I would now like to share
with you something of the recent developments in the Society of the
Sacred Heart today, ways in which we are trying to live out the charism
handed down to us by St. Madeleine Sophie, a charism which has always
been to know and to make known the love of the Heart of Christ for all
people. This has been made concrete in many ways, and continues to be
so, but what is common is education to justice through gospel values,
the promoting of the right of every person to life, to freedom, to ones
own future, to being loved and to love.
In looking at the
newer activities, I have already mentioned our participation with the
AEFJN in many countries of Europe and Africa. I understand there has
begun a similar network in the United States, but I am not sure of its
present status.
In a similar move both to educate
ourselves, as well as to be actively involved at an institutional level
for systemic social change, the Society of the Sacred Heart has now
applied for and received Associative status with the Department of
Public Information at the United Nations. We have our own full-time
permanent representative, one of our religious who is an international
lawyer, originally from Europe but now part of the United States
Province. She works collaboratively with the representative of the IBVM
congregation from a joint office in New York. The Department of Public
Information publicizes United Nations activities around the world, on
such issues as peace, economic and social development, human rights and
humanitarian affairs. It also promotes UN observances and International
Years (for example the International year of the Child, last year’s
International year of fresh water etc.) in order to focus world
attention on important issues facing our world. By being associated
with this Department, we are in a position to receive all the latest
information on these activities, to publicise the UN work, and so to be
informed of their activities in countries all round the world. However,
our association is more than just receiving and publishing information.

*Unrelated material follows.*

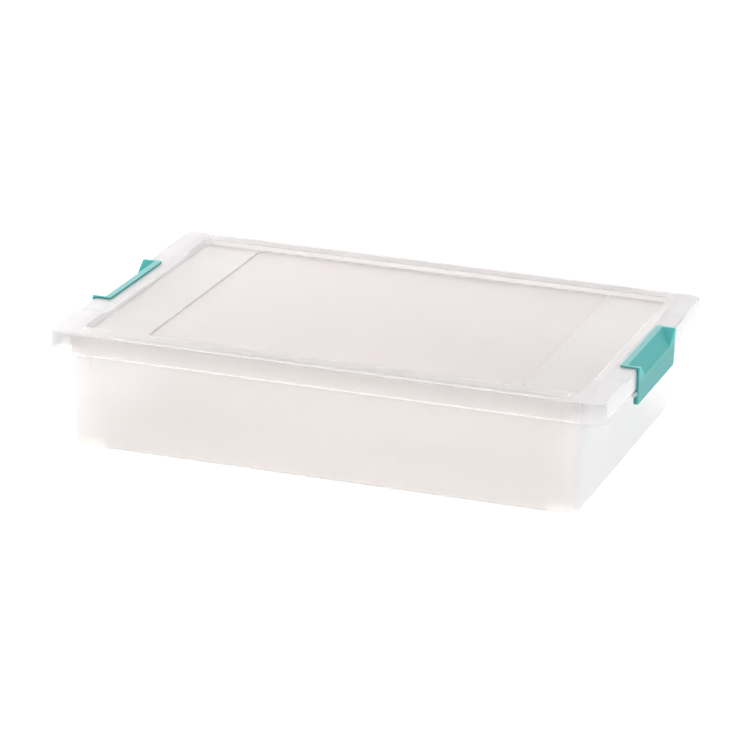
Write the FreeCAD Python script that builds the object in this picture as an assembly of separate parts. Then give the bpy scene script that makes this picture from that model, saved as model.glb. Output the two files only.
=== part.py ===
import FreeCAD, Part
import math
import os

# Low latch-lid storage box for the space under a bed. Millimetres, +Z up, X along the box.
# The box stands on its feet at z = 0 and is centred on the Z axis.

# ---- driving dimensions ----
LID_TOP = 126.0          # height of the lid's flat rim band
LID_HALF_X = 294.6       # lid outline at the top edge
LID_HALF_Y = 212.1
LID_CORNER = 14.5
SKIRT_DROP = 23.0        # height of the lid's skirt
SKIRT_FLARE = 0.7        # the skirt leans out by this much down to its lower edge
SKIRT_WALL = 1.8
LID_PLATE = 2.0
TOP_EDGE_ROUND = 2.0
SKIRT_EDGE_ROUND = 0.8

RECESS_HALF_X = 263.8    # sunken field inside the rim band, outline at the lid top
RECESS_HALF_Y = 185.7
RECESS_CORNER = 9.0
RECESS_DEPTH = 4.5
RECESS_SLOPE = 1.6       # the recess walls lean in by this much over the depth
RECESS_ROUND = 1.0
PANEL_HALF_X = 199.4     # middle panel, one small step lower than the two end bands
PANEL_HALF_Y = 182.6
PANEL_CORNER = 14.0
PANEL_STEP = 1.2
PANEL_SLOPE = 0.6
PANEL_ROUND = 0.4
SADDLE_HALF_Y = 124.0    # stretch of the end rim band lowered for the latch flange
SADDLE_RAMP = 15.0
SADDLE_DEPTH = 1.6
LIP_WALL = 1.6           # locating lip under the lid, just inside the tub's mouth
LIP_REACH = 9.0
LIP_GAP = 1.2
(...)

By having status at the UN, we are in a position as an Non Governmental
Organization, to bring concerns we may experience at the grass-roots
level, to the attention of a variety of committees at the UN, in order
to influence both policy and action by the UN on a world-wide basis.
In
conclusion, I want to say how much it delights me to see the way in
which the tradition of Sacred Heart education is carried on at this
school, and how the spirit is so recognisable! When St. Madeleine
Sophie founded the first Sacred Heart schools, following the Revolution
in France and the enormous political upheaval in Europe, her vision was
the transformation of society, so that women and men might live in
freedom, self-fulfilment and in right relation to God and their fellow
human beings. Her way then was through the education of women,
something in itself revolutionary in the early nineteenth century.
Daughters of the well-to-do families of France were brought to her,
with the hope that they, as future wives and mothers would be educated
to values other than those that had destroyed so much, and to bring
about social change.
Today, the ways in which education is
carried out have changed, they are many and diverse, in order to meet
the needs of our present world reality. But the goal and purpose are
the same - to lead people to wholeness in the knowledge that they are
individually loved by God. May this awareness be for us and for our
students a call to bring others to freedom and to a conviction that
they are loved and valued in the eyes of God. I would like to end by
quoting Mother Jane Erskine Stuart, a Scot who became Superior General
of the Society of the Sacred Heart in 1914. She was an educator who was
ahead of her time, and her writings still have much to say to us. She
wrote, and I would like her to speak to you today:
“ So
saints develop sanctity in others, and truth and confidence beget truth
and confidence, and the spirit of enterprise calls out the spirit of
enterprise, and constancy trains to endurance and perseverance, and
wise kindness makes others kind, and courage makes them courageous, and
in its degree each good quality tends to reproduce itself in others”.